Four children were swept away while playing in water at Kaewng Khu Khot in Ban Noi of Tambon Chiang Khan on Saturday afternoon. Two were later safely rescued, but another two – identified only by their first names of Sudarat and Laddawan – were still missing late yesterday.
A similar tragedy hit Prachin Buri’s Na Di district on Saturday afternoon, when a boy and a girl drowned while in a pond about 500 metres from Ban Khlong Ta Muen in Tambon Thung Pho. 
Pol Captain Yuthaphum Damrongtham, a Na Di police investigator, said that as dusk fell on Saturday, rescue workers were able to resuscitate a nine-year-old girl, Mingkamol Ampatcha.

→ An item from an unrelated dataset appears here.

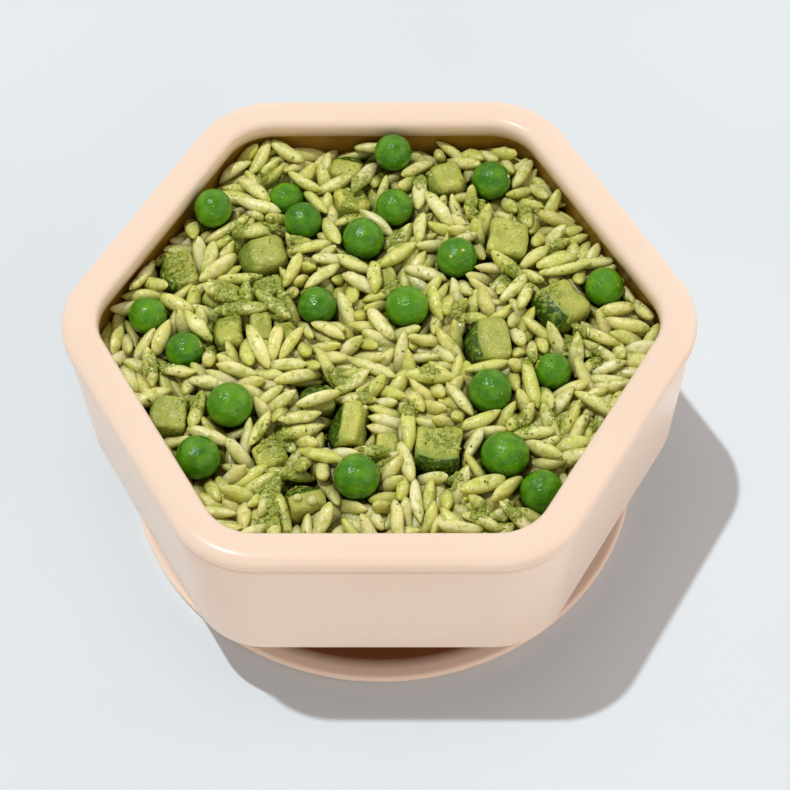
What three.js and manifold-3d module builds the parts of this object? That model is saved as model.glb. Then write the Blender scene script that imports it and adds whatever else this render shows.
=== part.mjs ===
// A hexagonal silicone suction bowl, filled with orzo in pesto, whole peas and diced courgette.
//
// Millimetres, +Z up. The origin is the middle of the foot, on the surface that the bowl stands on.
// The hexagon's corners lie on +X and -X, so two of its flat sides face +Y and -Y.

import * as THREE from 'three';
import { mergeVertices } from 'three/addons/utils/BufferGeometryUtils.js';
import Module from 'manifold-3d';

const wasm = await Module();
wasm.setup();

// ---------------------------------------------------------------- driving dimensions

const GAP = 0.3;                  // clearance between touching pieces

// The hexagon's sides are given by their apothem, the distance from the bowl's axis.
const CORNER = { steps: 4, axis: 39.4, sharpest: 0.4 };     // facets, the arcs' centres, smallest radius
const RIM = {
  outer: 58, width: 7.5, top: 55.5, height: 5.6, squareness: 3,
  turns: [-48, -12, 24, 58, 90, 122, 156, 192, 228],        // degrees round its section
};
const WALL = { foot: 55.3, top: 56.6, underside: 17, edge: 2 };
const BEAD = { z: 49.7, half: 0.35, proud: 0.4 };           // moulding line below the rim, inside and out
const INSIDE = { top: 51.9, bottom: 50.6, floor: 21, fillet: 6.5 };
const FOOT = {
  radius: 54.3, lip: 2.5, lipWidth: 2.5, rounding: 0.7,     // the suction disc and its raised edge
  seatOuter: 53.2, seatInner: 50.2,                         // the flat ring that it stands on
  hollow: 2.2, dish: 2.9, neck: 30,                         // hollow underneath, dished top, neck above
};

const CORE = { edge: 45.2, crown: 1.0, inset: 0.15 };       // top of the packed orzo, and its rise
const ORZO = {
  length: 10.8, width: 3.9, height: 3.5, sides: 5, top: 50.9,
  longest: 1.08, shrink: 0.2,                               // the first grain's length and the last's loss
  tilt: 0.6, lowest: 0.9, lift: 1.5,                        // radians in all, and height above the core
  most: 132, tries: 1500, spacings: [8.5, 7, 6, 5.2, 4.5, 3.9],
};
const UNDER_PEA = { room: 0.8, heading: 0.4 };              // a grain goes under a pea that has this room
const SOCKET = { sides: 7, bottom: 0.8, top: 1.25 };        // a pea's hollow, in radii of the pea
const SMOOTHING = 0.035;          // slivers on the heap thinner than this are smoothed away
const BEVEL = 1.1;                // rounded edge of a courgette dice
const CHAMFER = 0.6;              // cut corner between two of its flat sides

// Peas: middle x, y, z and radius.
const PEAS = [
  [2.5, 46.0, 51.2, 4.1], [-35.2, 31.2, 50.8, 4.2], [-16.3, 28.8, 49.5, 4.1], [2.8, 32.7, 49, 4.2],
  [-3.6, 23.9, 49.5, 4.6], [23.3, 39.6, 49.5, 4.3], [15.9, 18.9, 49.5, 4.4], [-12.8, 6.9, 49, 4.1],
  [5.6, 6.2, 49.5, 4.5], [46.2, 11.8, 48.6, 4.2], [-47.4, 4.8, 48.5, 4.1], [-39.4, -3.6, 47.8, 4.1],
  [-29.5, -18, 49.5, 4.7], [-35.2, -30.3, 49.3, 4.5], [22.2, -14.7, 49.5, 4.6], [-4, -35, 49.5, 4.7],
  [24.9, -29.6, 49, 4.9], [32, -37, 47.2, 4.5], [-20.2, 36.4, 47, 4], [35, -8.2, 47, 4],
];

// Courgette: middle x, y of the top, its height above the table, width, depth, thickness,
// the way its skin side faces in degrees, and how far that side bulges.
const DICE = [
  [-24.7, 20.9, 50.6, 10.6, 9, 8.5, 190, 0.5],
  [-42, 16.6, 49.6, 8.4, 9.6, 8, 200, 0.5],
  [-7.2, 45.4, 49.6, 8.6, 7, 7, 80, 1.2],
  [-6.4, 34.9, 49.8, 7.6, 7.2, 8, 15, 0.3],
  [13.6, 41, 50.2, 8.6, 8.2, 8, 200, 0.4],
  [26.4, 24, 51.2, 8.6, 8.6, 8.5, -8, 0.3],
  [36.6, 7.2, 51, 10.4, 10, 8.5, 215, 1.2],
  [21.8, -1.8, 50.8, 9.4, 10.2, 8.5, 185, 1],
  [-30.7, 0.6, 50, 6.4, 7.4, 8, 185, 0.3],
  [-32.6, 10.2, 49.8, 7, 8, 8, 70, 0.3],
  [-24.1, 2, 49.8, 5, 7, 7.5, 5, 0.3],
  [-18.9, 1.2, 49, 4.2, 5.6, 6.5, 0, 0.3],
  [-12.3, -14.6, 49.8, 8.4, 6.8, 8, 100, 1],
  [-6.4, -21.9, 51.2, 8.2, 9.4, 8.5, 170, 1.4],
  [11.8, -28.2, 51, 9.6, 9.4, 8.5, 265, 1],
  [-14.4, -38, 49.4, 9, 7.6, 7.5, 110, 1.3],
  [-21.4, -27.9, 48.8, 6.6, 6.6, 7, 30, 0.3],
  [-41.8, -19.4, 50, 7.8, 7.8, 6, 180, 1],
  [1.6, -26.3, 48.6, 4.6, 5, 6.5, 0, 0.3],
  [1, 14.6, 49.4, 5.2, 5.6, 6.5, 10, 0.3],
  [-22.6, 12.4, 49.6, 6.4, 5, 7, 20, 0.3],
];

const COLOURS = { silicone: 0xf8ddc9, orzo: 0xd9d595, pea: 0x4f8d1f, courgette: 0xa3b05a };

// ---------------------------------------------------------------- small helpers

// A seeded draw between 0 and 1, the same on every run.
function seeded(seed) {
  let state = seed >>> 0;
  return () => {
    state = (state + 0x6d2b79f5) >>> 0;
    let mixed = Math.imul(state ^ (state >>> 15), 1 | state);
    mixed = (mixed + Math.imul(mixed ^ (mixed >>> 7), 61 | mixed)) ^ mixed;
    return ((mixed ^ (mixed >>> 14)) >>> 0) / 4294967296;
  };
}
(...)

They also recovered the body of a seven-year-old boy, Danupat Chuangthip, and the body of another girl, Duangdao Khunkrai, nine, was found about 9pm.
A police investigation revealed that four pupils at Khlong Ta Muen Community School, one boy and three girls, had entered the pond at about 3pm to look for shellfish. At about 5pm, one of the girls, Kamol Buasaeng, ran to the village for help, saying that her three friends were drowning.
According to a Public Health Ministry report, 708 children drowned in 2017 with a spike in incidents during the three-month school break from March to May. Nearly half of the victims were aged between five and nine years old. According to the report, a staggering 10,923 children under the age of 15 drowned during the period 2006 to 2015.
The main cause of drowning is when children play in water-retention facilities in their communities, some of whom not strong swimmers. The children also typically lacked water-survival and resuscitation skills. 
Most deaths occurred in excavated ponds and reservoirs, many of which had no warning signs, fencing or nearby life-saving equipment, the ministry report said.